屋上の思想
昔聞いたRCサクセションの有名な曲のひとつに、「トランジスタラジオ」というのがあります。この歌は、ぼくの想像で再現すると、だいたいこんな状況を歌ったものです。70年代半ばの、ロックファンの高校生の男の子がひとり、授業を抜け出して屋上の「日の当たる場所」で寝ころんでいる。かれはそこでタバコを吸い、「内ポケットにいつも」忍ばせているトランジスタラジオを聴くのです。そうしながら「彼女」が教室でおとなしく勉強している姿を思いうかべる。ラジオは「きみの知らないメロディ、聴いたことのないヒット曲」を運んでくる。
さてこの情景では、まず何よりも「屋上」という場所の魅力が圧倒的です。いったい「屋上」って何だったんだろうか。「屋上」は、ラジオ体操やバレーボールをしたり、秘密のデートや取り引きをしたりするだけの場所ではなかった。また失恋を癒したり、友達を慰めたり、喧嘩をしたり、犯人を追いつめたり、飛びおり自殺を企てたりするためだけにあるのでもなかった。いや、むしろそうしたことすべてを可能にするような空間の独特な質が、そこにはあったのです。
「屋上」とはひとつの「空き地」です。そしてこの「空き地」は、地表が宇宙に向けて突出した岬のような場所です。それはいわば、天空に半ば突き刺さった大地であり、そこでは〈風〉と〈土〉という二つの異質なエレメントが解け合っている──「屋上」とはそうした境界領域です。トランジスタ・ラジオはそこで、何にも阻まれることなく「ベイエリアから、リバプールから」ヒット曲をキャッチしてくる。授業を抜け出してこの「屋上」という空間に入る少年は、大気圏に広がるラジオ電波のネットワークに触れることになるわけです。
これを現代に置き換えて考えてみると、どうでしょう。トランジスタラジオはパソコン、ラジオ放送網はインターネットということになるでしょう。もちろん、ラジオがコンピュータになることによって、もはや後戻りできない決定的な変化が生まれました。それは、情報の双方向性(インタラクティヴィティ)です。そのことによって、本当の意味でのネットワーク、つまりどこにも中心のないウェッブが生まれました。世界は、どこもかしこも「つながれた(ワイヤード)」情報空間となった。では、あの「屋上」はどこに行ったのでしょうか?
それは、いまやどこにでもあるのです。パソコンとインターネットによって作り上げられたコミュニケーション空間においては、自宅の机の前も、オフィスも、通信端末をもって歩く街も、いわばあらゆる場所が「屋上」のような境界性をもちます。「屋上」は遍在する。どんな場所も宇宙へと突き出した突堤となり、そこでは〈風〉─たえざる運動・軽さのエレメント─と〈土〉─重く停滞する実体性─とが溶け合っている。あらゆる空間がそうした二重性をもつようになった……これは、すごいことです。人間をとりまく「意味の宇宙」の、根本的な構造が変化したのです。
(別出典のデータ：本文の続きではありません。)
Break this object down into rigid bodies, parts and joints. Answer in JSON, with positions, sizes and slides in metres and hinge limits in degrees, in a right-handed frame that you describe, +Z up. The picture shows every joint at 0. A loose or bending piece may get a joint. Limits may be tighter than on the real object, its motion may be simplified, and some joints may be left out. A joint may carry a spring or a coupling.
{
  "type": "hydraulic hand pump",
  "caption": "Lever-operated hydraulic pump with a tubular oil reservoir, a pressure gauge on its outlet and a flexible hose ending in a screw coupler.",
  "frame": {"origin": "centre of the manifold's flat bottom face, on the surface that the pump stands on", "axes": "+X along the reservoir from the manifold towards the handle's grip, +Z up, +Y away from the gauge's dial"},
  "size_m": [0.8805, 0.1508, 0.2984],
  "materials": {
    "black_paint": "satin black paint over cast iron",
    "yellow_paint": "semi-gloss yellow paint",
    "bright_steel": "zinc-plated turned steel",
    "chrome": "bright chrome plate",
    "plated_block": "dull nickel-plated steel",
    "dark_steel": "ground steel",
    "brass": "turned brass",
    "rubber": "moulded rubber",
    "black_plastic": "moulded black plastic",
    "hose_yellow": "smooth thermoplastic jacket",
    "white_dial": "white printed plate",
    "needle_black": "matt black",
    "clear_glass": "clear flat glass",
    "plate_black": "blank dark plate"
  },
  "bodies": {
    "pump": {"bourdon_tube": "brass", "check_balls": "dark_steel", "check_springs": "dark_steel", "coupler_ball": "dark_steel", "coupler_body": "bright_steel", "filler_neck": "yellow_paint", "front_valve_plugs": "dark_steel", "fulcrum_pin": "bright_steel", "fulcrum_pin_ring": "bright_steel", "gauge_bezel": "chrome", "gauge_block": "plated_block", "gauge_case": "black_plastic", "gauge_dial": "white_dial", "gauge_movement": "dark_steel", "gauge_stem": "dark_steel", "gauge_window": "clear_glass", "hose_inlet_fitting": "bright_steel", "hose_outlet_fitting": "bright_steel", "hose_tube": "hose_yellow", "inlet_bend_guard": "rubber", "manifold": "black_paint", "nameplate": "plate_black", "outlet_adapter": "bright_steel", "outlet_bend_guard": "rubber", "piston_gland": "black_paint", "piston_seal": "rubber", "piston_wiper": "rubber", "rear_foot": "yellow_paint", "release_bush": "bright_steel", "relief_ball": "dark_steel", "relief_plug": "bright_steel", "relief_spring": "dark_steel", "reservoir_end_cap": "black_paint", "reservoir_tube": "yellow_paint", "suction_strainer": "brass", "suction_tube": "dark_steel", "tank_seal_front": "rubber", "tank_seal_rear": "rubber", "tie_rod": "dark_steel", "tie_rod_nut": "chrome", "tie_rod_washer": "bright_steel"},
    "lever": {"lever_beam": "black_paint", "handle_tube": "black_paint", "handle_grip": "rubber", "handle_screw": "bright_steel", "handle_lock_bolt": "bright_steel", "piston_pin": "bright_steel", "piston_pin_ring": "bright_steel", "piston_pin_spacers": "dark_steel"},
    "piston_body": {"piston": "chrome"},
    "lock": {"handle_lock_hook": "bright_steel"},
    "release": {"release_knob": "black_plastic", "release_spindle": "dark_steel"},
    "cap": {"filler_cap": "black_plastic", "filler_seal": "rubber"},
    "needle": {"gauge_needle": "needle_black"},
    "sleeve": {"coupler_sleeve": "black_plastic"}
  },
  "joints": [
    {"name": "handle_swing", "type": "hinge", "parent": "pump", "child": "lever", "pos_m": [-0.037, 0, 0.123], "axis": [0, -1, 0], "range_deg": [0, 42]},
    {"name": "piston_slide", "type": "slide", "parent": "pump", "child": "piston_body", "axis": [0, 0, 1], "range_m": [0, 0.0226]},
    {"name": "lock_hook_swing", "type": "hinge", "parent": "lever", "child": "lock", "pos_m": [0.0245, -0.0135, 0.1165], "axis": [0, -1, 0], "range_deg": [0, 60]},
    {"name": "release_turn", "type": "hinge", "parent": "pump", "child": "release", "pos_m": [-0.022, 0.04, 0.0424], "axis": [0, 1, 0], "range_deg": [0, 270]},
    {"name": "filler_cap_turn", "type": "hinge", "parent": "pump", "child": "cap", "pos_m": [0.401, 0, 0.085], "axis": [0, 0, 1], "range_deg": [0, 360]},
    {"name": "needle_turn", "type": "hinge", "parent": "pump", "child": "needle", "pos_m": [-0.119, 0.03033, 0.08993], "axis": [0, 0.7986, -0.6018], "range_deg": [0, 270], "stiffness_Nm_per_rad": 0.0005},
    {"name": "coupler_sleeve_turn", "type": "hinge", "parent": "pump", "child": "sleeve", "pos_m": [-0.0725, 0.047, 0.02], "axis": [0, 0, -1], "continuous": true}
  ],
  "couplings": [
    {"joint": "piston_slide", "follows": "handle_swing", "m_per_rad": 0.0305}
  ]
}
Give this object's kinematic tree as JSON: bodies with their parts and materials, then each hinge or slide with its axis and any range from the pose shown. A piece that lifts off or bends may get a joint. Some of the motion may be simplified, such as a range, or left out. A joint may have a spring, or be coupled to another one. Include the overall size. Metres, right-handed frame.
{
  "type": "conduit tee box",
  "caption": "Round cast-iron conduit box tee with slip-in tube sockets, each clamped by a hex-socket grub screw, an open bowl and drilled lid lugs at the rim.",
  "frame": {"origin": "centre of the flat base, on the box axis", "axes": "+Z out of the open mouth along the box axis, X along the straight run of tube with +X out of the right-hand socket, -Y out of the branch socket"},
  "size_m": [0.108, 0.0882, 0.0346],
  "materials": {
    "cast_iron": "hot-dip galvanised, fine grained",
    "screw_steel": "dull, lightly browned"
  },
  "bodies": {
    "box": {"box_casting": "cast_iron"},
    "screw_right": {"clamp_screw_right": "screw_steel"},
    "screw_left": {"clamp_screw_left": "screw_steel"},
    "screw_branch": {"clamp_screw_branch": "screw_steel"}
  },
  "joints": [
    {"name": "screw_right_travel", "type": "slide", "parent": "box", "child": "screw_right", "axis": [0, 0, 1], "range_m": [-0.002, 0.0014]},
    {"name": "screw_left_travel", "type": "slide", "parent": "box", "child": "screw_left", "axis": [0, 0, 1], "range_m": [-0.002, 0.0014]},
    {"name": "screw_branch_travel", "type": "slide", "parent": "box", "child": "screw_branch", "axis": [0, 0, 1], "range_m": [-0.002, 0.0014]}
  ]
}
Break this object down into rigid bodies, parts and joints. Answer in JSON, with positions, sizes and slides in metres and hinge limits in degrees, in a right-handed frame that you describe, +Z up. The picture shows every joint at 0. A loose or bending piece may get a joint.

電脳ネットワーク化は、人類の文明史上の一大転換(というよりも、そもそもぼくたちが「文明」と呼んできたこの数千年の伝統そのものの転換)をもたらすことは確実です。これまでのような社会も、経済も、国家も、教育もこれからどんどん解体してゆくことでしょう。マスコミはそれを、まるで戦争のようにけたたましい鳴り物入りで、誇大なレトリックで騒ぎ立てています。たしかに大きな変化のときが来ているのはそのとおりなのですけどね……
でも、本当に重要な変化は、静かな足どりでやってくる、ということもある。サイバースペースがすべての場所をリンクさせる状況を考えるとき、それを「あらゆる場所が屋上になった」こととして考えてみることも必要なのです。「屋上」は「境界領域」ですが、同時にどこか、ポカンと抜けたような空間でもあるわけです。この「ポカンと抜けたような」という部分が、とても大事なんだ。うまく言えないけどね。そういえばキヨシロウも「あーあ、こんな気持ち、あーあ、うまく言えたことがない……」と歌っていた。電脳空間にひそむ、この可能性に気づくことができなければ、本当の21世紀はやってこないと思う。